Kaggle Comp: Plant Seedlings Classification

@sermakarevich I was wondering when you were going to pass me…nice job! :clap:

2 Likes

Thanks, @jamesrequa. Black-grass turned out to be the worst category with f1 at 0.87 only. Sad news is that local cv does not correlate with leaderboard.

2 Likes

Indeed - but can you see why?

(I’ll give you a tip - do the same prelim analysis that I showed in class for the dog breeds comp, and it should be obvious).

1 Like

Jeremy, frankly I do not see an obvious answer so far. I have a couple of hypothesis but non of them if being true can help me to do something about it:

  • train set is relatively small
  • I do 5-fold cv, so I cant improve the accuracy of my validation score
  • images sizes vary significantly but still look similar train-test
  • we have one category with significantly lower predictive accuracy, but its imbalance can only make valid-leaderboard scores different, not uncorrelated
  • f1 score is step function, it shows improvement only if prediction for correct label becomes max amongst others

Obviously I am missing something

One of those 5 bullet points is incorrect - so you should check your assumptions :slight_smile:

1 Like

Thanks, Jeremy.

14 Likes

You should show that in a kaggle kernel or at least forum post @sermakarevich if you have a moment, since that’s an important insight that we should make available to other competitors :slight_smile:

3 Likes

Done.

1 Like

another competation ,another rank thanks guys for your valuable inputs

5 Likes

Was the 3rd bullet point wrong?
Couldn’t follow which one is wrong?

Nice Visualisations…

Yep, it turned out I was checking train images width vs train images height :yum:

Can you post a link to the kaggle kernel here?

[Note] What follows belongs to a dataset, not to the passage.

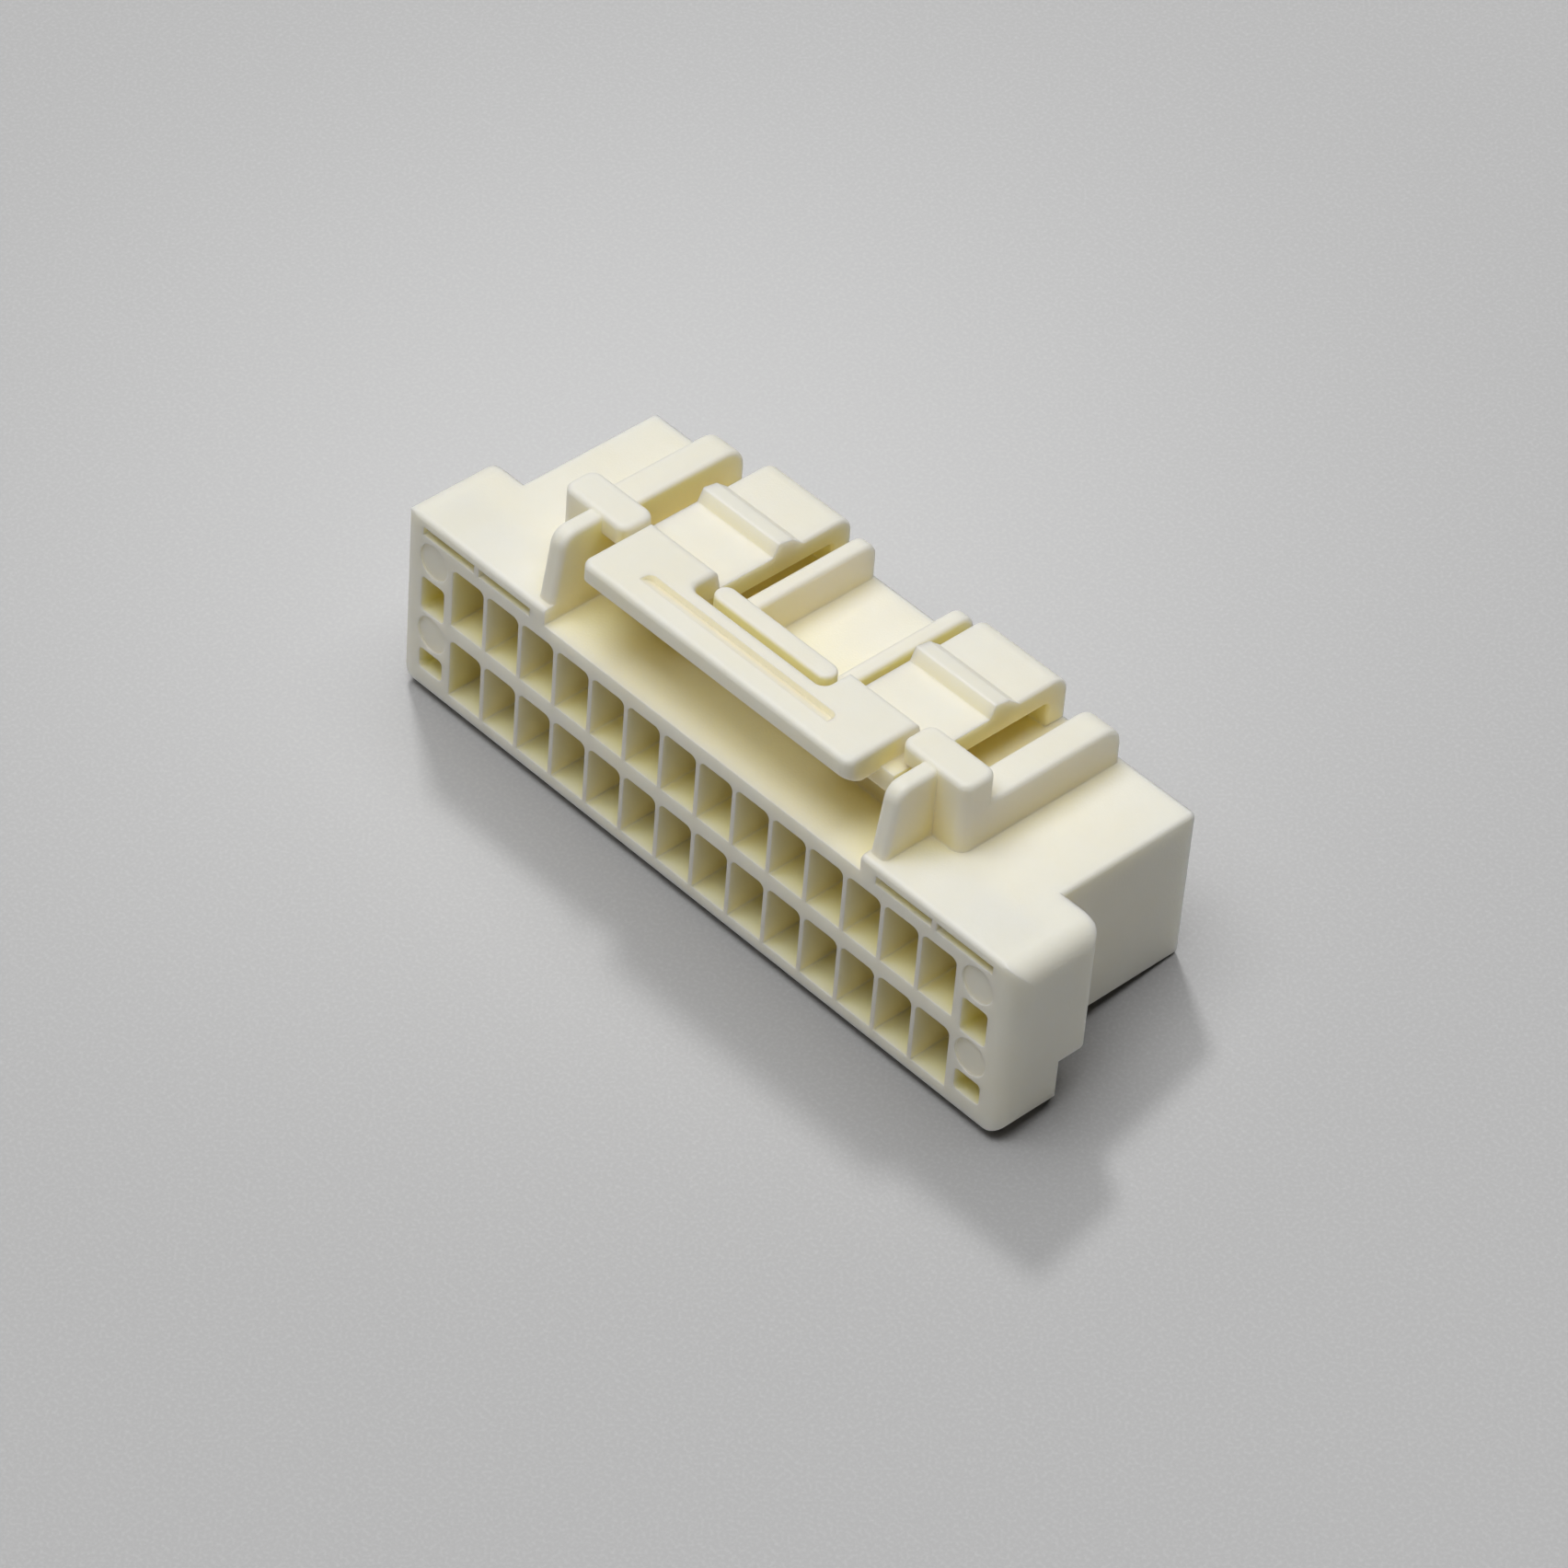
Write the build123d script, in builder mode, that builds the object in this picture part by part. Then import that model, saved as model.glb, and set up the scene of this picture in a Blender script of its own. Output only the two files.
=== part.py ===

Nope, there is no kaggle kernel, just a post with two pictures which are already here, so nothing to share.

Is anyone ensembling models in this competition ? I’ve tried averaging ove probabilities gotten from two models with very similar f score on leaderboard but it gave the worse result than either of those models.

I’m averaging the probabilities of each k-fold. It improved a bit my score.

4 Likes

Have you compared that to simply retraining on the full dataset? If so, did you see much of a difference?

1 Like

Yes, I got 0.98488 (2nd place) on the leaderboard using the full dataset. To tell you the truth, it’s not clear to me why the averaging result was better (0.98992, 1st place), but it worked! :wink:

Maybe if I had just picked the best fold I could get a better score, I don’t know.

4 Likes

There’s a nice explanation here in case you haven’t seen it: https://mlwave.com/kaggle-ensembling-guide/

edit: Oh, you averaged the folds, I thought you were bagging :slight_smile:

1 Like

The test set contains 794 samples, however, when I run learn.TTA(is_test=True) or learn.predict(is_test=True), I keep getting 793 predictions instead of 794 (see attached ss). As a result, I am unable to create a submission file due to the mismatch in counts. The correct number of rows is 794 according to the Kaggle site. Has anyone else experience the same issue.

2 Likes

Yeah, I am facing this issue too

2 Likes